Matze, who started Parler with funds from friends, told Forbes of a plan to make money by matching advertisers with influential conservatives popular at Parler.
‘Venue for bigotry’?
The platform has become home to Republican lawmakers including Senator Rand Paul, and right-wing activists kicked off other social media. Trump’s son Eric is also a member.
But Matze told CNBC he wants to broaden the platform to all political voices and offered a $20,000 “bounty” for an openly liberal pundit with 50,000 followers on Twitter or Facebook.
“Any platform that tries to bill itself as only for conservatives or only for liberals is not going to be successful because conservatives want to talk to liberals, if not antagonize them, and vice versa,” said Shannon McGregor, a professor and social media researcher at the University of North Carolina.
Parler at the moment is “just a blip” on the social media radar, according to McGregor and University of Hartford professor Adam Chiara.
Chiara suggested that Parler is a product of a free market system providing a venue for bigotry, hate and misinformation not welcomed on mainstream social networking platforms.
“If Parler decides that’s what they want on their platform, questionable things like bigoted views, that is the decision the company makes,” Chiara said.
Searches on an array of racist or anti-semitic terms at Parler turned up troves of accounts and comments.
A “lynchmob561” profile described the user as “proud white female Trump supporter.”
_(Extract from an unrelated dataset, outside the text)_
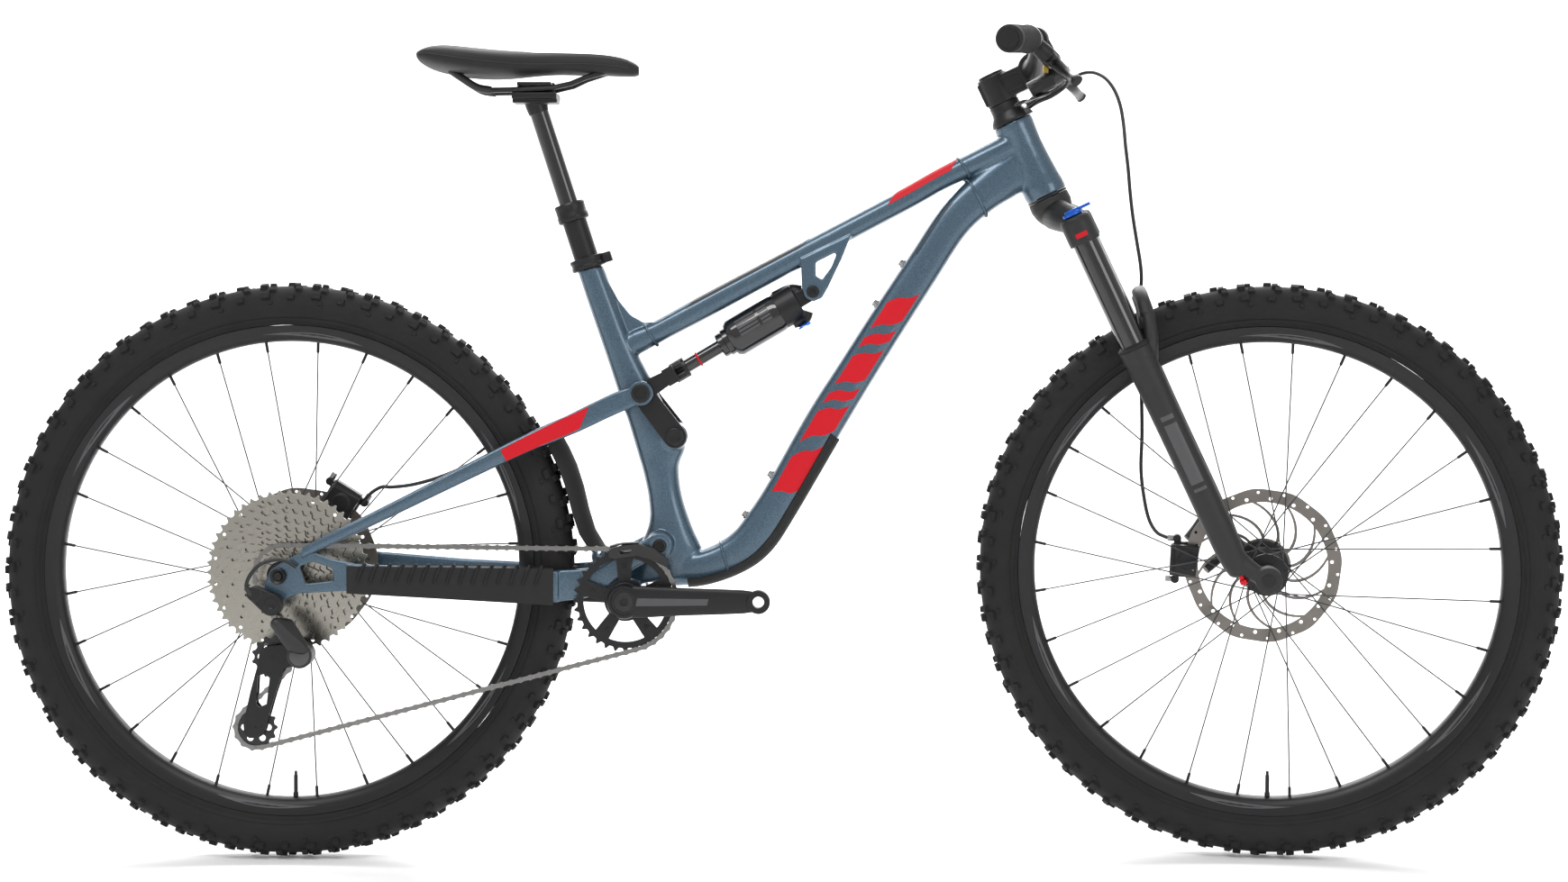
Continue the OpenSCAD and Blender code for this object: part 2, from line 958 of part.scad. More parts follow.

An array of accounts played off “Boogaloo,” a movement promoting a civil war, which was recently banned by Facebook.
Parler’s policies appear to be “daring someone to post something so offensive they will have to pull it down, and they will be in the unenviable position Facebook has been in since 2016,” McGregor said.
No sex, no feces
Parler did not respond to a request for an interview but Matze has outlined the platform’s mission.
“We reject technofascism and those who think they are the sole arbiters of truth,” Matze said in a post aimed at Parler rivals.
“We reject their biased editorial panels, we reject their ‘fact checkers’ and we reject censorship.”
Parler’s terms of service, however, state the startup can remove content for “any reason or no reason.” The platform bars pictures of fecal matter, profanity, pornography, obscene user names, male genitalia and female nipples.
“You cannot threaten to kill anyone in the comment section,” Matze said.
Parler also said it bans spam, “terrorist organizations” and “any direct and very personal insult with the intention to stir and upset the recipient” including comments “that would lead to violence.”
“Parler doesn’t seem to necessarily be quite as free as they make themselves out to be,” McGregor said.